• **What to do**
Return each entry exactly, with none missing.

[Dataset items]
-- Start --

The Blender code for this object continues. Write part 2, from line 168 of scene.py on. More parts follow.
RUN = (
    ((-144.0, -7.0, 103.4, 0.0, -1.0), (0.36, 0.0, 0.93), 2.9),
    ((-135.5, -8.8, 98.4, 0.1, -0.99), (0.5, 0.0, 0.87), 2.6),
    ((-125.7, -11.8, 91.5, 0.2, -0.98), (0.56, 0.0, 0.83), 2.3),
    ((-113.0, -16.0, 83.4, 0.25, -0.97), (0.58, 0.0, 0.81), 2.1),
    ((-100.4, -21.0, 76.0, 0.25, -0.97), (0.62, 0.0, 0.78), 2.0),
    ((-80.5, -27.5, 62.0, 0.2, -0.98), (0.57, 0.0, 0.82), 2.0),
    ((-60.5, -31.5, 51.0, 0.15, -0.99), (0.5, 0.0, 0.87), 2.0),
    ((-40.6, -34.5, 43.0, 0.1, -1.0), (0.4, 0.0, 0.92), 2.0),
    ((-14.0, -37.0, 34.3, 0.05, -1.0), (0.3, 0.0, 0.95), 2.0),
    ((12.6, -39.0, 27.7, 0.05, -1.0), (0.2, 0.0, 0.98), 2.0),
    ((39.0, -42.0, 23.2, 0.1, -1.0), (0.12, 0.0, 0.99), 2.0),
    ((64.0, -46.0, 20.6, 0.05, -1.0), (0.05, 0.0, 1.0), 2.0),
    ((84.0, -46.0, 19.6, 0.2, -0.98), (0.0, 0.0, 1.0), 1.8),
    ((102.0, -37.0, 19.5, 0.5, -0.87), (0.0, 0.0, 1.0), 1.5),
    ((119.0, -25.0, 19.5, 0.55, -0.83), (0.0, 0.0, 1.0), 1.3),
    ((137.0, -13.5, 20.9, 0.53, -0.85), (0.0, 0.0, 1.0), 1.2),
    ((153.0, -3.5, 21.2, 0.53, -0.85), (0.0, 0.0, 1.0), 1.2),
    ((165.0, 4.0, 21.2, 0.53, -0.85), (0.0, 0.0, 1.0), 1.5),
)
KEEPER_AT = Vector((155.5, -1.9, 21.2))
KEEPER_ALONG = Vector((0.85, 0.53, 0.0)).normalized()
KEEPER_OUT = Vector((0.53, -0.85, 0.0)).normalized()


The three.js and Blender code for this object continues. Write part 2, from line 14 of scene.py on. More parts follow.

-- End --

• **Response**
The Blender code for this object continues. Write part 2, from line 168 of scene.py on. More parts follow.
RUN = (
    ((-144.0, -7.0, 103.4, 0.0, -1.0), (0.36, 0.0, 0.93), 2.9),
    ((-135.5, -8.8, 98.4, 0.1, -0.99), (0.5, 0.0, 0.87), 2.6),
    ((-125.7, -11.8, 91.5, 0.2, -0.98), (0.56, 0.0, 0.83), 2.3),
    ((-113.0, -16.0, 83.4, 0.25, -0.97), (0.58, 0.0, 0.81), 2.1),
    ((-100.4, -21.0, 76.0, 0.25, -0.97), (0.62, 0.0, 0.78), 2.0),
    ((-80.5, -27.5, 62.0, 0.2, -0.98), (0.57, 0.0, 0.82), 2.0),
    ((-60.5, -31.5, 51.0, 0.15, -0.99), (0.5, 0.0, 0.87), 2.0),
    ((-40.6, -34.5, 43.0, 0.1, -1.0), (0.4, 0.0, 0.92), 2.0),
    ((-14.0, -37.0, 34.3, 0.05, -1.0), (0.3, 0.0, 0.95), 2.0),
    ((12.6, -39.0, 27.7, 0.05, -1.0), (0.2, 0.0, 0.98), 2.0),
    ((39.0, -42.0, 23.2, 0.1, -1.0), (0.12, 0.0, 0.99), 2.0),
    ((64.0, -46.0, 20.6, 0.05, -1.0), (0.05, 0.0, 1.0), 2.0),
    ((84.0, -46.0, 19.6, 0.2, -0.98), (0.0, 0.0, 1.0), 1.8),
    ((102.0, -37.0, 19.5, 0.5, -0.87), (0.0, 0.0, 1.0), 1.5),
    ((119.0, -25.0, 19.5, 0.55, -0.83), (0.0, 0.0, 1.0), 1.3),
    ((137.0, -13.5, 20.9, 0.53, -0.85), (0.0, 0.0, 1.0), 1.2),
    ((153.0, -3.5, 21.2, 0.53, -0.85), (0.0, 0.0, 1.0), 1.2),
    ((165.0, 4.0, 21.2, 0.53, -0.85), (0.0, 0.0, 1.0), 1.5),
)
KEEPER_AT = Vector((155.5, -1.9, 21.2))
KEEPER_ALONG = Vector((0.85, 0.53, 0.0)).normalized()
KEEPER_OUT = Vector((0.53, -0.85, 0.0)).normalized()


The three.js and Blender code for this object continues. Write part 2, from line 14 of scene.py on. More parts follow.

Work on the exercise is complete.